▸ Task goal
Starting at the line containing "Write the Blender", copy each line exactly, ending with the line containing "WIRE_SEGMENTS = 16". Leave out everything else.

▸ Extracted entries
#####

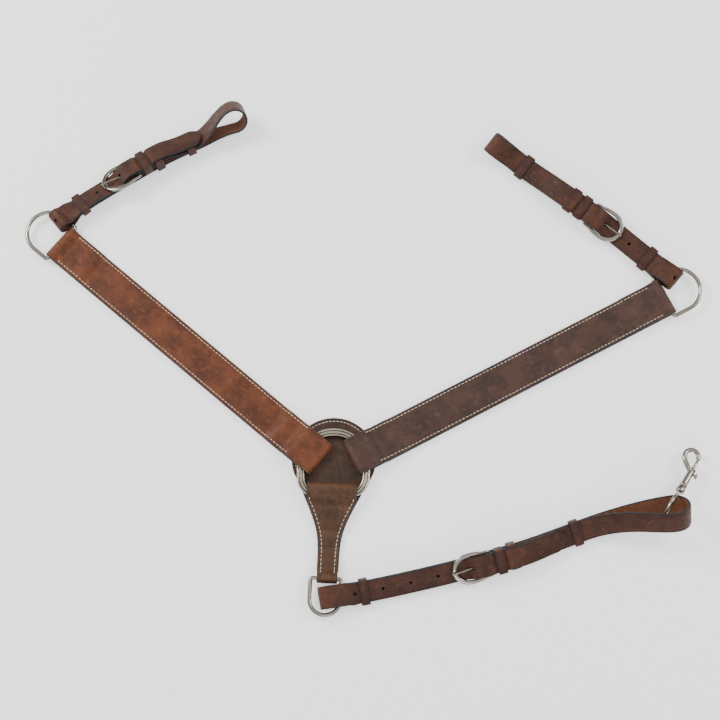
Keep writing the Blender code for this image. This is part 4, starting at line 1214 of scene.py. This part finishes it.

#####

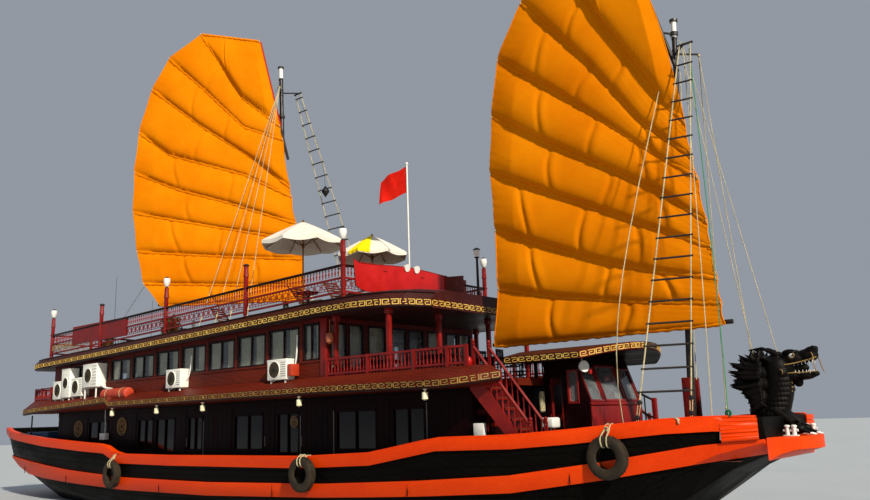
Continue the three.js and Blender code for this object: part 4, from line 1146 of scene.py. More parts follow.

#####

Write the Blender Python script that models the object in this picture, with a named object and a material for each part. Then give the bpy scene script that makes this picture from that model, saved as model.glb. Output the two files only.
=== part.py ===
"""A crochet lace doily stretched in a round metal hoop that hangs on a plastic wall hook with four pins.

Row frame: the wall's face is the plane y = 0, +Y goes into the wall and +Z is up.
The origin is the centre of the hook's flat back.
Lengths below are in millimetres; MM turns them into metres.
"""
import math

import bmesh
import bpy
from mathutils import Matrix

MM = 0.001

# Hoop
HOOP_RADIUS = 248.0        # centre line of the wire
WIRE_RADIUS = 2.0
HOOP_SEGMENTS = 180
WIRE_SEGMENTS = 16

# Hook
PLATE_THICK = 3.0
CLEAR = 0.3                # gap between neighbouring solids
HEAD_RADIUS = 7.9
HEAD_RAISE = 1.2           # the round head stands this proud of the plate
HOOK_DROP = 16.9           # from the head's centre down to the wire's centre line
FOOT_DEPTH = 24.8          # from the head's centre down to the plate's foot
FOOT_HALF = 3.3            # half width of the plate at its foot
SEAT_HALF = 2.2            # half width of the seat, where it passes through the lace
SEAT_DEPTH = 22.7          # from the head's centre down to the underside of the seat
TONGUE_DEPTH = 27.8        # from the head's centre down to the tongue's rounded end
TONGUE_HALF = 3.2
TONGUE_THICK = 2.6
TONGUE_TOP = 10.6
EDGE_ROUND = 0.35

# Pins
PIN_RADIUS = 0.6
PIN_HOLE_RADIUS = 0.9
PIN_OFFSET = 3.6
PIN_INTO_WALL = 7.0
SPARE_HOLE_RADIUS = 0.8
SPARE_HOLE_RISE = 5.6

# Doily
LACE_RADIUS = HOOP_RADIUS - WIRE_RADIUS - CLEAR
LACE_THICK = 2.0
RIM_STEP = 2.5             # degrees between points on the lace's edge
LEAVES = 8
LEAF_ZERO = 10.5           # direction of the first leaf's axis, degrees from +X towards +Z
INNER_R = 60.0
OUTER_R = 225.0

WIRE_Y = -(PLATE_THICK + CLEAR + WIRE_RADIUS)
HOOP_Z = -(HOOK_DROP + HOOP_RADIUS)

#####

▸ Task result
Write the Blender Python script that models the object in this picture, with a named object and a material for each part. Then give the bpy scene script that makes this picture from that model, saved as model.glb. Output the two files only.
=== part.py ===
"""A crochet lace doily stretched in a round metal hoop that hangs on a plastic wall hook with four pins.

Row frame: the wall's face is the plane y = 0, +Y goes into the wall and +Z is up.
The origin is the centre of the hook's flat back.
Lengths below are in millimetres; MM turns them into metres.
"""
import math

import bmesh
import bpy
from mathutils import Matrix

MM = 0.001

# Hoop
HOOP_RADIUS = 248.0        # centre line of the wire
WIRE_RADIUS = 2.0
HOOP_SEGMENTS = 180
WIRE_SEGMENTS = 16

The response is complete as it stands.